Her building yard was the Fairfield Shipbuilding and Engineering Company in Govan, Scotland. The yard launched her in July 1907, and in September of that year she made her one and only voyage across the Atlantic to Canada. The builders foresaw and planned for the obstacles the ship would face around the Great Lakes. Back then, long before the St. Lawrence Seaway opened in 1959, only relatively small ships could negotiate the Welland locks for the transit around Niagara Falls from Lake Ontario to Lake Erie. As a result, the ship was constructed so she could be taken apart for the trip and towed. A shipyard in Buffalo then reconnected the bow and stern sections by installing rivets that had served as ballast during the ocean crossing.
In her early years of operation from Port McNicoll, before rail service was well developed, the Keewatin carried passengers and cargo to and from Port Arthur/Fort William on Lake Superior. She thus served as one link in the transcontinental service of the Canadian Pacific Railway. Later, she had a role in recreational cruising on the lakes—a pleasant summer getaway in a time before the Caribbean became a popular destination. As air travel became convenient and affordable, she concluded her operational service in 1965.
That the 336-foot, 3,856-ton ship survives to this day is a blessing. A key event came in 1967 when businessman Roland Peterson purchased her for $37,000, slightly more than she would have brought if sold for scrapping. She was a museum ship in Douglas, Michigan, for decades before returning to her original home port of Port McNicoll in 2012.
The man who now runs the ship is Eric Conroy, known as “Captain Rick.” In his four-stripe merchant marine uniform and neat white beard, Conroy resembles Captain Edward J. Smith, the first and last master of the Titanic. This is a return home for Conroy. As a teenager in the 1960s he worked as a waiter on board the Keewatin and her sister ship Assiniboia.

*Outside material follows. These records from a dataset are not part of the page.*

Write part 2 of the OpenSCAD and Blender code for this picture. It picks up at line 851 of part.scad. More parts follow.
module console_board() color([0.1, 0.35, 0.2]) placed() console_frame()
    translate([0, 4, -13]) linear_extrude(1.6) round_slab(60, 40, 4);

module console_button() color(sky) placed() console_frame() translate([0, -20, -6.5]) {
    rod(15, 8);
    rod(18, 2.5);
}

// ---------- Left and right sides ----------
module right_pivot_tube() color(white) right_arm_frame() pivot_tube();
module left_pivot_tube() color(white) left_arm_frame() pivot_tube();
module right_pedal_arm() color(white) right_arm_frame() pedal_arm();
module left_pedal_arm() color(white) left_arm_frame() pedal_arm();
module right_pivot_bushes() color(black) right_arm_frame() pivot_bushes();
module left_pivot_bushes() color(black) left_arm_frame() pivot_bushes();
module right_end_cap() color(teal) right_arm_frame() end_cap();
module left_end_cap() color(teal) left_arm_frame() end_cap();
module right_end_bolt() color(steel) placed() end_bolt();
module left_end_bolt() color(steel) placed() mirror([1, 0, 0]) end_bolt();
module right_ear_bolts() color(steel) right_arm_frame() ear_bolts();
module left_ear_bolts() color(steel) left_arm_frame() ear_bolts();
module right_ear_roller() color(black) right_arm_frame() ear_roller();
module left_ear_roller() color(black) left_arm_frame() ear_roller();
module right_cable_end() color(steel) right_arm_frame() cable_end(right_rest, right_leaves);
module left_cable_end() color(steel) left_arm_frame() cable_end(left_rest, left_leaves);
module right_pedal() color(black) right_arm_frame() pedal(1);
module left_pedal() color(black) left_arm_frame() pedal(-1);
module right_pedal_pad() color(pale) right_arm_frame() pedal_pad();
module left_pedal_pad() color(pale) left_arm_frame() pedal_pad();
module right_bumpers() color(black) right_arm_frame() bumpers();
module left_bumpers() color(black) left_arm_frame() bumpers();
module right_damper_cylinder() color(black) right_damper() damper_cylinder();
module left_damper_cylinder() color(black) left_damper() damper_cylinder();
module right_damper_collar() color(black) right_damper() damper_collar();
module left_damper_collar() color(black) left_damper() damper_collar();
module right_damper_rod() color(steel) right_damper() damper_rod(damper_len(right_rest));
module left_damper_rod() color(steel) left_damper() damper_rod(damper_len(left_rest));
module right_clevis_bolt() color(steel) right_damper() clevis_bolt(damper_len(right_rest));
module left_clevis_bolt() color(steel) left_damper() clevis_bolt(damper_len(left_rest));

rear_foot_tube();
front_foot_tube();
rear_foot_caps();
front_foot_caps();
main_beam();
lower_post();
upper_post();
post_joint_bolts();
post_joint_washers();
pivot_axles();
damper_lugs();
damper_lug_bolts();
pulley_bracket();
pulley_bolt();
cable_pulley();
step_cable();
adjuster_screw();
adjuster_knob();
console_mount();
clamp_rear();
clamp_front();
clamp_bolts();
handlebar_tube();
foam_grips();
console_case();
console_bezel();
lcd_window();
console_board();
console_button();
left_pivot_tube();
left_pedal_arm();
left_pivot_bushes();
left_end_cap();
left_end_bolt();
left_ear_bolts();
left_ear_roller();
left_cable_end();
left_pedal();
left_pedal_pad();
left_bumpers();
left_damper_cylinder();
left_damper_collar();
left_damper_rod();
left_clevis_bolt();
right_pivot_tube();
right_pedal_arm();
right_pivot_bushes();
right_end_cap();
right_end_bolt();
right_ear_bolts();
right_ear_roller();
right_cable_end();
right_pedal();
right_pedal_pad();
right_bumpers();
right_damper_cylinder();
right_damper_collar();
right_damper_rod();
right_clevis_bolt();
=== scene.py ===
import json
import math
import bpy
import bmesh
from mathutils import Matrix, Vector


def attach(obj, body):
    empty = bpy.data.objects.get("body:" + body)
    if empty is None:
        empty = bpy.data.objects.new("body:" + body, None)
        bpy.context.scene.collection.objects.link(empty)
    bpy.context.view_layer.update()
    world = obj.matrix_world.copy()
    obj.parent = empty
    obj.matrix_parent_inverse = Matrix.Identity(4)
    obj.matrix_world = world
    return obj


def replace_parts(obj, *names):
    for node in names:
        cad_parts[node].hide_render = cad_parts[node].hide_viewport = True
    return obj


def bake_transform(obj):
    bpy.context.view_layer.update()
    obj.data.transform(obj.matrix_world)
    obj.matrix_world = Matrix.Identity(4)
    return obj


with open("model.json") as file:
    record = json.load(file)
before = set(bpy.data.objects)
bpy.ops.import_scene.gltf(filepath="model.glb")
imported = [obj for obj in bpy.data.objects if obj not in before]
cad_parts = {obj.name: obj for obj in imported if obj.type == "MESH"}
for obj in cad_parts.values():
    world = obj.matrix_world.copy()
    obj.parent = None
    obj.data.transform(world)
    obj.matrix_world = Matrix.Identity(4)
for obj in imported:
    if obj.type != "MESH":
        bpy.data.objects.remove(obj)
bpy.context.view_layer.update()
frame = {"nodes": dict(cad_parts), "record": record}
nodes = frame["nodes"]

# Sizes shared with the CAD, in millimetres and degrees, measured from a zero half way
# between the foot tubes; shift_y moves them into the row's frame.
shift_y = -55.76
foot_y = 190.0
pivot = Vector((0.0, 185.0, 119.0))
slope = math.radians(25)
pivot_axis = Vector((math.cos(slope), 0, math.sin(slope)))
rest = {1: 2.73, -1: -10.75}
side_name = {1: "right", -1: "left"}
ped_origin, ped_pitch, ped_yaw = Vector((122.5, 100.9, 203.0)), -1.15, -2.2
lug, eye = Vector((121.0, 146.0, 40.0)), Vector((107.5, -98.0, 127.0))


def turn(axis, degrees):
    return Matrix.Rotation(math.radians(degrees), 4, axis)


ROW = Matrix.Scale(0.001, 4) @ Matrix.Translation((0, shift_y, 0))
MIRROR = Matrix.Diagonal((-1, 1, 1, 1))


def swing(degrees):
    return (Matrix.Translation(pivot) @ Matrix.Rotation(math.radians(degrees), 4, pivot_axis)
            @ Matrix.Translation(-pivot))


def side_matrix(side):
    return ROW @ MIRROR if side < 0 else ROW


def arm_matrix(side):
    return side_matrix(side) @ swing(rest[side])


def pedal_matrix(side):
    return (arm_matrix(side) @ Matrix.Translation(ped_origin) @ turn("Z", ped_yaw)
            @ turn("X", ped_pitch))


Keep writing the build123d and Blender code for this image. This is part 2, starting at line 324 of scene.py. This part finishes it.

The Murdoch episode involved a plot to sink the Keewatin during her maiden voyage. That also brings to mind the Titanic; the Keewatin is a much smaller version but has similar amenities, including a grand staircase that resembles the one in the ill-fated ship. Our tour guide was one of a coterie of knowledgeable volunteers who show people around and who have done yeoman work in refurbishing her—more than 10,000 hours of donated time last year. The Murdoch filming brought an infusion of cash—enough to buy four more replica lifeboats.
Unlike the Titanic that sank in 1912, the smaller ship boasted “all first-class service.” But, as the docent pointed out, some cabins “were more first class than others” in that they had private washrooms. Seating in the grand dining room brought touches of elegance. Indeed, there is dark, polished wood throughout the superstructure—vestiges of yesteryear. Near the overhead of the main lounge are hand-painted color windows made in Italy.
The only cabin with a double bed was the honeymoon suite, though the above-door transom and thin bulkheads probably afforded little privacy. Some cabins in the superstructure are decorated as they were during various decades of service and include clothes and artifacts from those periods.
We saw the galley, in which the cooks, all Chinese in origin, prepared meals by using heat from the ship’s steam system. There was a useful metal contraption comprised of a series of perpendicular wires. In the era before automated equipment produced individual pats of butter, the little machine on board the Keewatin dissected one-pound slabs of butter into individual servings.
For me the greater appeal than the passenger havens was in the spaces belowdecks. We saw the cargo holds in which the fictional Murdoch nearly perished as well as the former coal bunkers in a ship that was never converted to burn oil. Nearby were the Scotch boilers that made the steam. The highlight was undoubtedly the engine room. There, in all its glory, was a quadruple-expansion reciprocating engine that could drive the ship at speeds up to 16 knots. We saw the cylinders and connecting rods, imagining how they would have looked when moving steadily up and down to turn the crankshaft and thus the propeller shaft.
Then came the golden moment. The docent invited me to push a button. It started the small electric motor that powered the jacking gear used to activate the engine at slow speed for maintenance. For that moment, as the engine components moved, I was transported more than 100 years back in time.